First of all, note that the formula you have provided may take value $\infty$ if the metrics under consideration are not (uniformly) bounded. (As an example, let $\vec{x} = ( n )_n$ and $\vec{y} = ( -n )_n$ in where $X_n = \mathbb{R}$ for all $n$. Then $d ( \vec{x} , \vec{y} ) = \sup_n | n - (-n) | = \sup_n 2n = \infty$.)
Secondly, note that the balls under this metric will almost certainly not be open in the usual product topology. Again taking $X_n = \mathbb{R}$ for all $n$, and letting $\vec{0}$ denote the origin, the $1$-ball about $\vec{0}$ consists of sequences $\vec{x}$ such that $| x_n | < 1$ for all $n$ (but not all such sequences, as $\vec{x} = ( 1 - \frac{1}{n} )_n$ is distance $1$ from $\vec{0}$). However, if $U = \prod_n U_n$ is a basic open set in the product topology then there is an $N$ such that $U_n = \mathbb{R}$ for all $n \geq N$. Thus the $1$-ball about $\vec{0}$ includes no basic open sets!
Any errors in previous versions of this answer are solely my fault!
Your formula does define a metric, let's call it $\rho$, on $\prod_n X_n$, though it certainly does not generate the product topology. If $X_n = [-1,1]$ for all $n$ with the usual metric, then the $\rho$-metric topology appears to coincide with the topology $[-1,1]^\mathbb{N}$ inherits as a subspace of the $\ell^\infty$-space. (A big thank-you to Nate Eldredge for pointing this out!)

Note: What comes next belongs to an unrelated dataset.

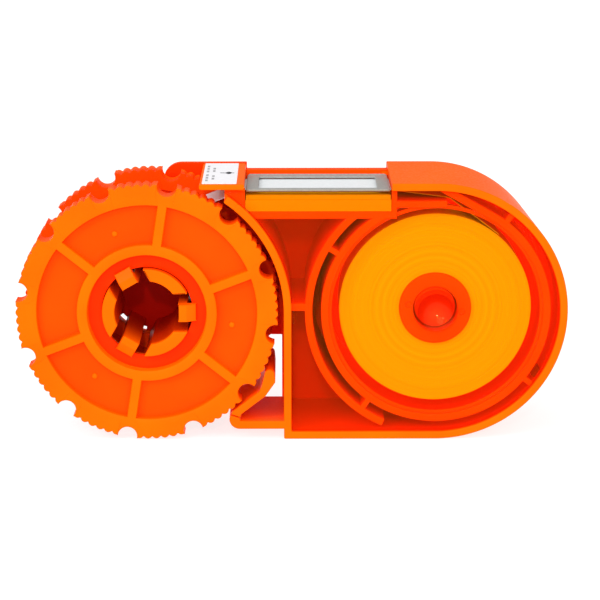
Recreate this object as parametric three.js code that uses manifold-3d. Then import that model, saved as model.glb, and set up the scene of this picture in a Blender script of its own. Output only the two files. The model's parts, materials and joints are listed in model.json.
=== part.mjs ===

In general, the $\rho$-metric topology is finer than the product topology (and they only coincide if all but finitely many factors are trivial). Some more or less simple observations are the following:
If each $X_n$ is discrete, then the $\rho$-metric topology is discrete.
A consequence of the above is that the $\rho$-metric topology may fail to be compact even if all factors are compact.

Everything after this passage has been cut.